To summarize, I have the right to own a firearm and I have not lost that right by my own bad behavior or through some mental incapacity.
5. What should the mental health requirements be for someone to have the ethical right to own a gun?
A person who has been adjudicated a danger to himself or others because of some form of mental incapacity cannot and should not own a firearm. Note that I said adjudicated. This means that the person has been provided notice of a hearing and the opportunity to defend him or her self before a court (due process). The great failing of what is now popularly called “Red Flag Laws” is the seizing of a person’s property (firearms) without providing due process. This is unconstitutional under the 4th, 5th and 14th Amendments (not to mention a likely violation of the 2nd Amendment).

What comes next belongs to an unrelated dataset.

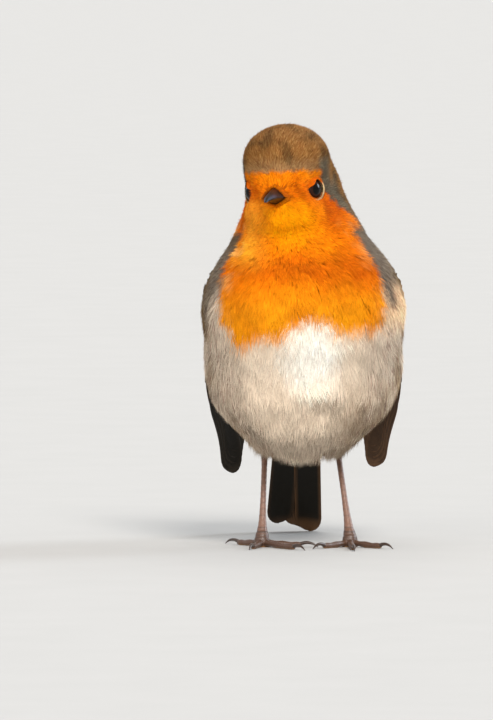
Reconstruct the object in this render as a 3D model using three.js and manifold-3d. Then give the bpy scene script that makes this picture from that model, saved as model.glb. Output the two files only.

6. What makes it ethically right for you to own a gun?
See the answer to question 4.
7. Do black males have a stronger ethical right to own a gun than others?
No. Absolutely not. All people of the United States that are not otherwise prohibited by law have the same right to own a firearm. The law should be colorblind.
8. Do you have an ethical responsibility to own a gun if you are in a position of power?
I believe that I have an ethical and moral responsibility to own a firearm for the protection of myself and my family. I am my family’s first responder. Whether it is a simple cut, a fire or a home invasion, I am responsible to take care of it until the ambulance, fire truck or police officer gets there. It is my responsibility to have first aid supplies, a fire extinguisher and an adequate self-defense firearm to fulfill this duty. Since I am my family’s first responder until the police arrive (which could be a while), I should have the option to arm myself with the same type and quality firearms as a responding officer may have, including a semi-automatic handgun, shotgun, and patrol rifle. I don’t know how that relates to a position of power as I think all capable people have the same duty to themselves and their families.
9. How can we decide who has the ethical right to have a gun?
As previously stated, the people of the United States have the right to keep and bear arms. Government by its very nature will attempt to infringe upon that right through regulation. Courts will have to rule as to which infringements meet constitutional standards. Thus far, regulations prohibiting persons convicted of felonies and domestic violence misdemeanors and those adjudicated to be a danger to themselves and others have been found to be constitutional. ~ Dan
Attorney Dan Zelenka is the President of the Louisiana Shooting Association.